The Eyes Have It: John 3:1-15
In the desert,
long before John’s gospel was written,
there was the story of a people always walking backwards,
their eyes turned toward what had been,
people always ready to be distracted from life’s unfolding,
by the sightless golden calves.
These people, so the story goes,
were bitten by snakes.
Strangely it was the first time in all those years in the treacherous wilderness that this had happened.
It was as though all the serpents they might have met individually over the travelling years,
snakes that singly could have been avoided,
had followed some secret parallel path,
adding to their reptilian numbers one by one
as they slid sinuous and ropey over the desert.

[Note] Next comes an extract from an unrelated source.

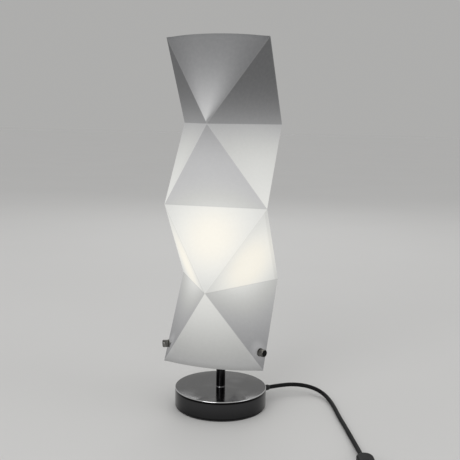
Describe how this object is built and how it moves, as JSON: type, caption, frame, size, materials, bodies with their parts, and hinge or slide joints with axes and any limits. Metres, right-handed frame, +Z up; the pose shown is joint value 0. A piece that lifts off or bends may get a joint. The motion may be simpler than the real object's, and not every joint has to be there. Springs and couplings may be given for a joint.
{
  "type": "table lamp",
  "caption": "Table lamp with a tall folded paper tube shade held by thumb nuts over a round weighted base, with a screw bulb, inline switch and coiled lead.",
  "frame": {"origin": "centre of the base's underside, on the table", "axes": "+Z up along the stem; -Y is the shade's front, where the middle of an upper sheet edge faces; +X to the right of that front"},
  "size_m": [0.3073, 0.3881, 0.4737],
  "materials": {
    "paper": "translucent white, satin",
    "chrome": "polished",
    "stud_steel": "zinc plated",
    "nut_metal": "satin nickel",
    "cast_iron": "as cast, painted",
    "cover_steel": "matt black",
    "foam": "matt",
    "black_plastic": "satin moulded",
    "black_lead": "satin sheath",
    "holder_plastic": "white moulded",
    "brass": "bright",
    "opal_glass": "frosted inside",
    "clear_glass": "clear",
    "cap_metal": "bright",
    "black_glass": "glossy",
    "tungsten": "drawn wire",
    "brown_wire": "extruded",
    "blue_wire": "extruded"
  },
  "bodies": {
    "stand": {"base_pad": "foam", "base_shell": "chrome", "base_weight": "cast_iron", "base_cover": "cover_steel", "cover_screws": "stud_steel", "cord_bushing": "black_plastic", "cord_stop": "black_plastic", "cord_inner": "black_lead", "base_washer": "stud_steel", "base_nut": "stud_steel", "threaded_tube": "stud_steel", "stem_sleeve": "chrome", "carrier_hub": "stud_steel", "carrier_arms": "stud_steel", "inner_washers": "stud_steel", "holder_cap": "holder_plastic", "holder_insert": "holder_plastic", "holder_skirt": "holder_plastic", "socket_shell": "brass", "centre_contact": "brass", "shell_rivet": "brass", "terminal_live": "brass", "terminal_neutral": "brass", "holder_grub_screw": "stud_steel", "conductor_live": "brown_wire", "conductor_neutral": "blue_wire", "shade": "paper", "switch_lower": "black_plastic", "switch_upper": "black_plastic", "switch_pivot": "stud_steel", "switch_terminals": "brass", "switch_contact_strip": "brass", "switch_screws": "stud_steel", "cord_to_switch": "black_lead", "cord_to_coil": "black_lead", "cord_coil": "black_lead", "plug_body": "black_plastic", "plug_boot": "black_plastic", "plug_pins": "brass", "cord_to_plug": "black_lead"},
    "washer_left": {"seat_washer_left": "stud_steel"},
    "nut_left": {"thumb_nut_left": "nut_metal"},
    "washer_right": {"seat_washer_right": "stud_steel"},
    "nut_right": {"thumb_nut_right": "nut_metal"},
    "washer_back": {"seat_washer_back": "stud_steel"},
    "nut_back": {"thumb_nut_back": "nut_metal"},
    "bulb": {"bulb_glass": "opal_glass", "bulb_cap": "cap_metal", "bulb_tip": "cap_metal", "bulb_insulator": "black_glass", "bulb_stem": "clear_glass", "bulb_filament": "tungsten"},
    "rocker": {"switch_rocker": "black_plastic"}
  },
  "joints": [
    {"name": "washer_left_travel", "type": "slide", "parent": "stand", "child": "washer_left", "axis": [-0.866, -0.5, 0], "range_m": [0, 0.0042]},
    {"name": "nut_left_turn", "type": "hinge", "parent": "washer_left", "child": "nut_left", "pos_m": [-0.06495, -0.0375, 0.088], "axis": [-0.866, -0.5, 0], "range_deg": [0, 2162]},
    {"name": "washer_right_travel", "type": "slide", "parent": "stand", "child": "washer_right", "axis": [0.866, -0.5, 0], "range_m": [0, 0.0042]},
    {"name": "nut_right_turn", "type": "hinge", "parent": "washer_right", "child": "nut_right", "pos_m": [0.06495, -0.0375, 0.088], "axis": [0.866, -0.5, 0], "range_deg": [0, 2162]},
    {"name": "washer_back_travel", "type": "slide", "parent": "stand", "child": "washer_back", "axis": [0, 1, 0], "range_m": [0, 0.0042]},
    {"name": "nut_back_turn", "type": "hinge", "parent": "washer_back", "child": "nut_back", "pos_m": [0, 0.075, 0.088], "axis": [0, 1, 0], "range_deg": [0, 2162]},
    {"name": "bulb_lift", "type": "slide", "parent": "stand", "child": "bulb", "axis": [0, 0, 1], "range_m": [0, 0.345]},
    {"name": "rocker_tilt", "type": "hinge", "parent": "stand", "child": "rocker", "pos_m": [0.2077, -0.1543, 0.0122], "axis": [0.9613, 0.2756, 0], "range_deg": [0, 16]}
  ],
  "couplings": [
    {"joint": "nut_left_turn", "follows": "washer_left_travel", "rad_per_m": 8976},
    {"joint": "nut_right_turn", "follows": "washer_right_travel", "rad_per_m": 8976},
    {"joint": "nut_back_turn", "follows": "washer_back_travel", "rad_per_m": 8976}
  ]
}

And now suddenly serpents were everywhere.
They were behind rocks,
under the sleeping mats,
dropping from the overhand of a gangly tree in the bare landscape.
Snakes multiplied and they were biting.
And the people were dying from the bite.
Just for an instant the complainers took their eyes off the place they had come from and regretted their backward looking.
In this crisis,
just for a few moments
they turned to the man awestruck by this people’s uncomprehending,
relentless,
fixation with anything but God,
Just for a desperate moment they turned to Moses,
those people afraid and dying and said;
what if we stopped complaining,
what if we took life on the chin
because surely God has sent these snakes to punish us and we are afraid again.

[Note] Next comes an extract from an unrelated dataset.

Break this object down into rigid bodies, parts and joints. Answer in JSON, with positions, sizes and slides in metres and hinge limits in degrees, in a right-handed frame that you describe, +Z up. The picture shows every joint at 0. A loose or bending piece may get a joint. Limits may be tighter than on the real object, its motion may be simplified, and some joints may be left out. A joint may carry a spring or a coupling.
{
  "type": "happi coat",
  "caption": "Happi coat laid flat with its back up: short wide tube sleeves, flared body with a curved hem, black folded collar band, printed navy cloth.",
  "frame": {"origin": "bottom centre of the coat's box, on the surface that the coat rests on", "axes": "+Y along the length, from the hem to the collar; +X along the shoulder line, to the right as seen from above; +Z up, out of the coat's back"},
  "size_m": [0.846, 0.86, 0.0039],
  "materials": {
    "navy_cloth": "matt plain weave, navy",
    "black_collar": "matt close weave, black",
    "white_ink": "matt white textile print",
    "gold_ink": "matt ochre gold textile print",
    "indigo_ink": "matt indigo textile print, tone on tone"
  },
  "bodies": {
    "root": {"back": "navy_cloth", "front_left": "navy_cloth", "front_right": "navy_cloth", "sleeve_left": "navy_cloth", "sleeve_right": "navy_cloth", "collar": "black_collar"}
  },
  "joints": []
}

And Moses had yet another word with God on their behalf.
God said,
the story goes
Make a snake and put it on a pole:
whoever is bitten and looks at it will live.

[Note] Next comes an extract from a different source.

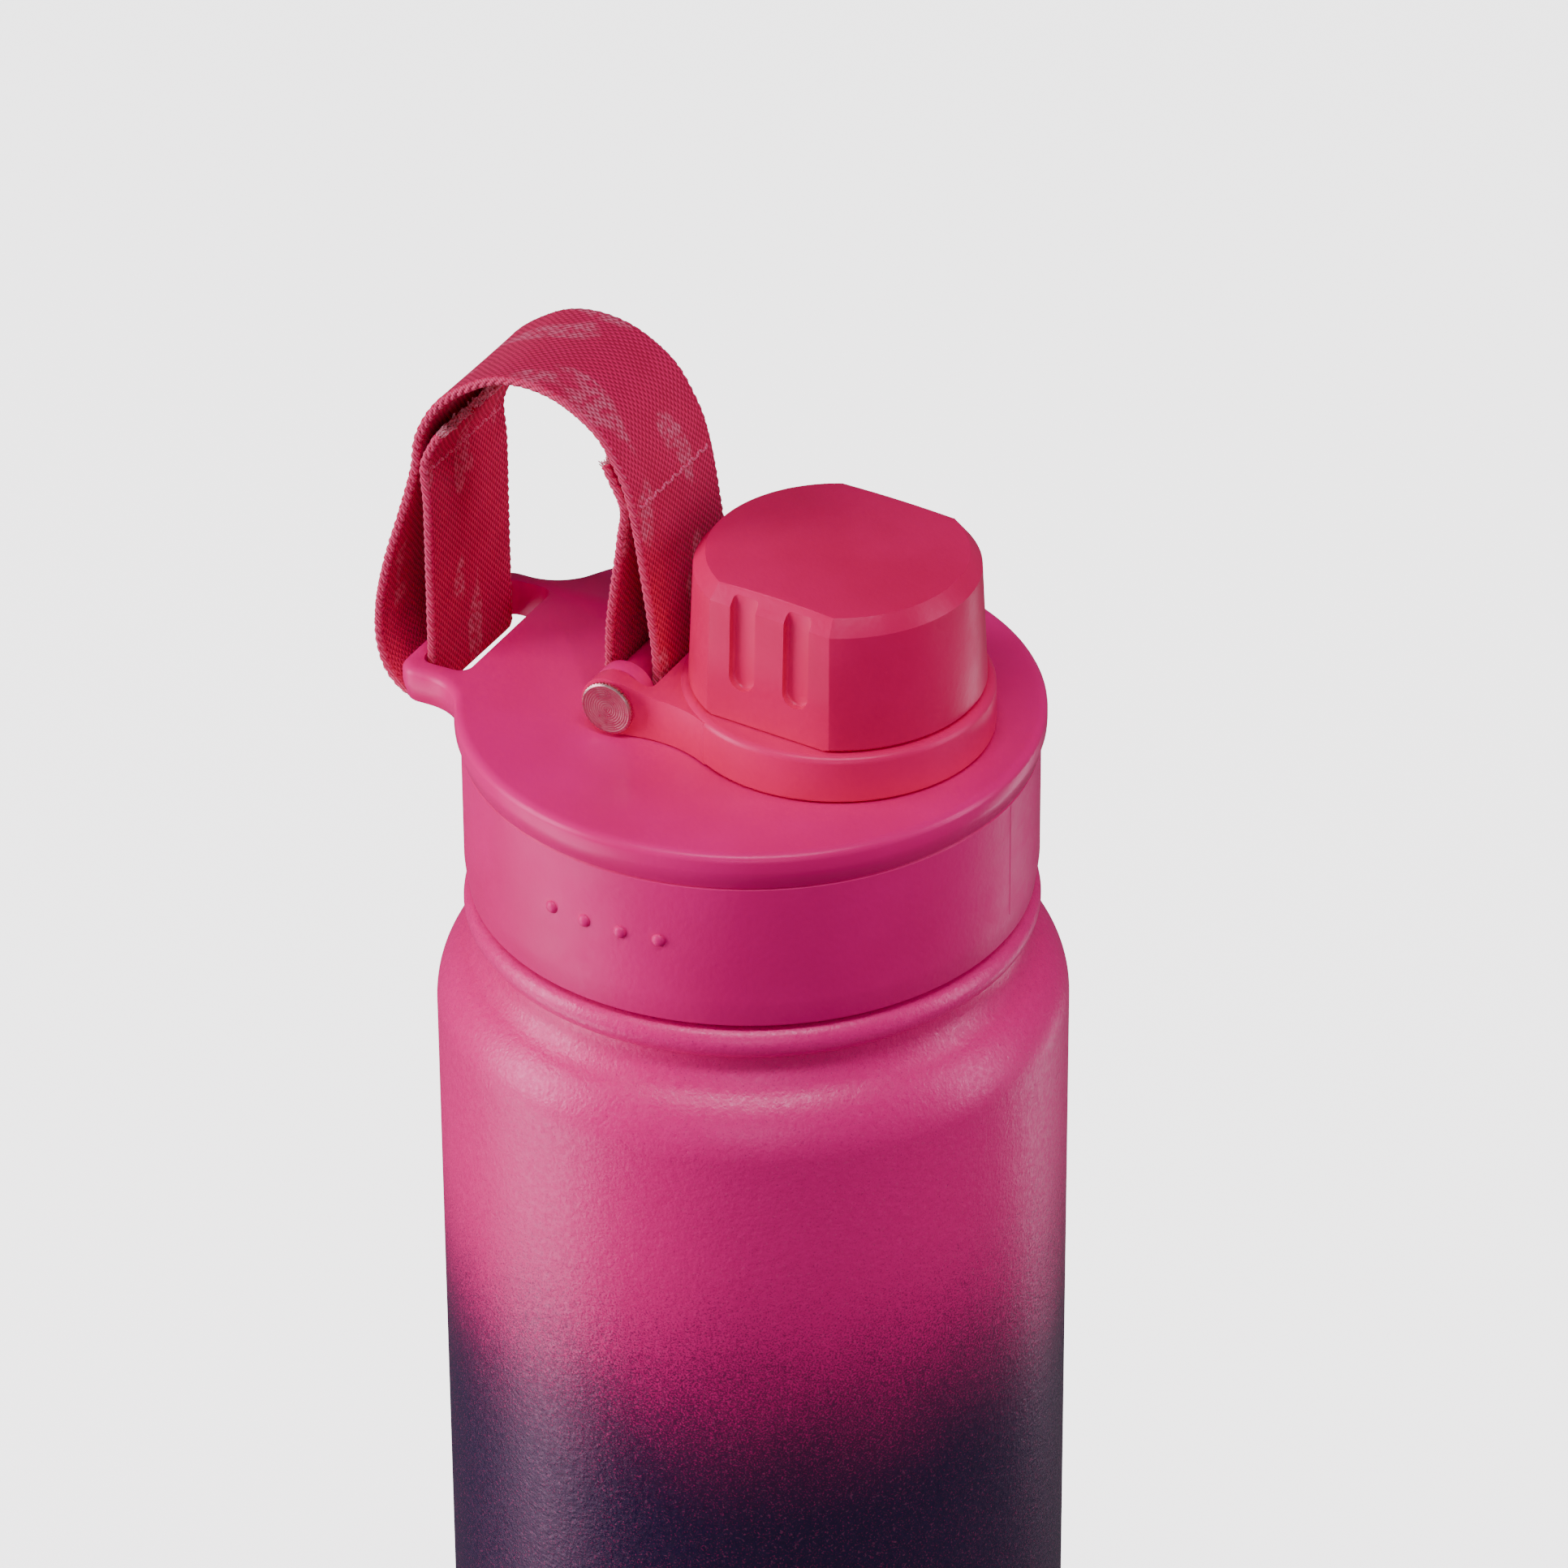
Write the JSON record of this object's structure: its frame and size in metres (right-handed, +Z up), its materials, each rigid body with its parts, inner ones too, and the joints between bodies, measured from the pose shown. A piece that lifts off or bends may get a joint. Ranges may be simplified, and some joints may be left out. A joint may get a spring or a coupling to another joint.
{
  "type": "insulated shaker bottle",
  "caption": "Double-wall steel shaker bottle with a screw lid, a tethered screw cap over a drinking spout, a webbing carry loop and a loose wire whisk ball.",
  "frame": {"origin": "centre of the base, on the ground", "axes": "+Z up along the bottle's axis, +X from the strap tab towards the spout cap, hinge pin along Y"},
  "size_m": [0.0806, 0.073, 0.2845],
  "materials": {
    "coated_steel": "powder coat, pink fading to dark violet down the body",
    "bare_steel": "brushed",
    "solder": "dull",
    "lid_plastic": "satin",
    "skirt_plastic": "fine matt",
    "core_plastic": "satin",
    "silicone": "matt",
    "pin_steel": "turned",
    "barrel_plastic": "satin",
    "webbing": "woven polyester",
    "thread": "polyester thread",
    "tether_plastic": "satin",
    "cap_plastic": "satin",
    "wire": "polished wire"
  },
  "bodies": {
    "bottle": {"outer_shell": "coated_steel", "inner_liner": "bare_steel", "base_plate": "bare_steel", "vacuum_seal": "solder"},
    "lid_seal": {"lid_gasket": "silicone"},
    "lid": {"lid_skirt": "skirt_plastic", "lid_core": "core_plastic", "lid_top": "lid_plastic", "hinge_pin": "pin_steel", "strap_barrel": "barrel_plastic", "strap_webbing": "webbing", "stitch_left": "thread", "stitch_right": "thread"},
    "tether": {"tether": "tether_plastic"},
    "cap_seal": {"cap_gasket": "silicone"},
    "cap": {"cap_shell": "cap_plastic", "cap_liner": "core_plastic"},
    "whisk": {"whisk_ball": "wire"}
  },
  "joints": [
    {"name": "lid_lift", "type": "slide", "parent": "bottle", "child": "lid_seal", "axis": [0, 0, 1], "range_m": [0, 0.0325]},
    {"name": "lid_turn", "type": "hinge", "parent": "lid_seal", "child": "lid", "pos_m": [0, 0, 0.23], "axis": [0, 0, 1], "range_deg": [0, 1440]},
    {"name": "tether_swing", "type": "hinge", "parent": "lid", "child": "tether", "pos_m": [-0.0103, 0, 0.2487], "axis": [0, -1, 0], "range_deg": [0, 105], "deforming": ["strap_webbing", "stitch_left", "stitch_right"]},
    {"name": "cap_lift", "type": "slide", "parent": "tether", "child": "cap_seal", "axis": [0, 0, 1], "range_m": [0, 0.0026]},
    {"name": "cap_turn", "type": "hinge", "parent": "cap_seal", "child": "cap", "pos_m": [0.01115, 0, 0.255], "axis": [0, 0, 1], "range_deg": [0, 300]},
    {"name": "whisk_slide", "type": "slide", "parent": "bottle", "child": "whisk", "axis": [0, 0, 1], "range_m": [0, 0.145]}
  ],
  "couplings": [
    {"joint": "lid_lift", "follows": "lid_turn", "m_per_rad": 0.0012732},
    {"joint": "cap_lift", "follows": "cap_turn", "m_per_rad": 0.00047746}
  ]
}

So Moses made a snake of echoing, firey, copper
and put it on top of a pole.
And one bitten by a snake who then looked at the burnished serpent lived.
One by one the cross, complaining, backward looking people turned toward the thing they feared and looked at it.
And they were healed.
Recalling this ancient story,
somewhat midrashed this morning,
John writes, “and just as Moses lifted up the serpent in the wilderness, so must the Son of Man be lifted up,
that whoever believes in him may have eternal life.
Don’t be distracted now by turning to any fear of an excluding kind of gospel generated by those “whoever believes in him” words,
Don’t worry that particular phrase like the nub on a sweater
and miss all the rest.
They have a context, those words,
that has more to do with what follows them.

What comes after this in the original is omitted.